I think that it was actually already done with reasoning models. They type some tokens in the CoT, then proceed to write the actual answer which they show the users.
It's an interesting concept that some AI labs are playing around with. GLM-4.7 I believe does this process within it's <think> tags; you'll see it draft a response first, critique the draft, and then output an adjusted response. I frankly haven't played around with GLM-4.7 enough to know if it's actually more effective in practice, but I do like the idea.
However, I personally find more value in getting a second opinion from a different model architecture entirely and then using both assessments to make an informed decision. I suppose it all comes down to particular use case; there are upsides and downsides to both.

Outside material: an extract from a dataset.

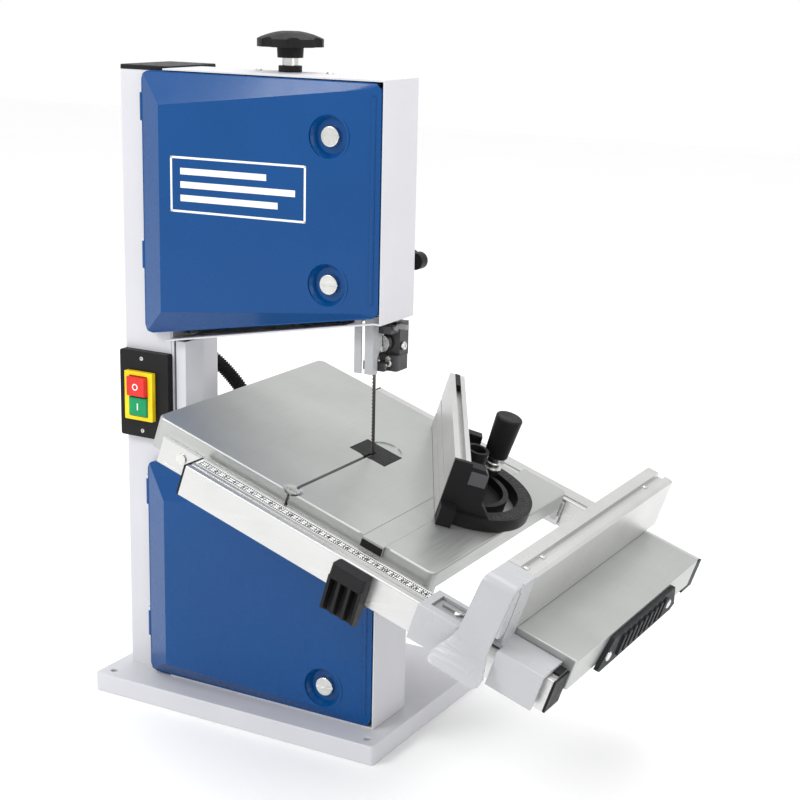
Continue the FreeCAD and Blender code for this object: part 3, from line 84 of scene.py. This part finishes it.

What I've noticed with current AI is that it acts like a people pleaser. What I mean is that it gives an answer without checking to see if it fits the question first. Humans do this a lot too. We give a quick answer and only after do we check in with ourselves to see if that answer was truly aligned with how we feel.
For me, it's a very different experience when I hear a question and I stop to feel into my answer before replying. This is called recursive thinking and it teaches a person, or LLM, how to check in before giving an answer.
The basic idea is, "Does this answer make sense with this question?" If yes, then it responds, if not, it stops. It treats the first output as a Draft, then runs a verification loop before the final Output. It’s like installing a 'conscience' or an ontological check into the chain just like when a human stops to check in with themselves before responding.
I'm curious what others think about this idea.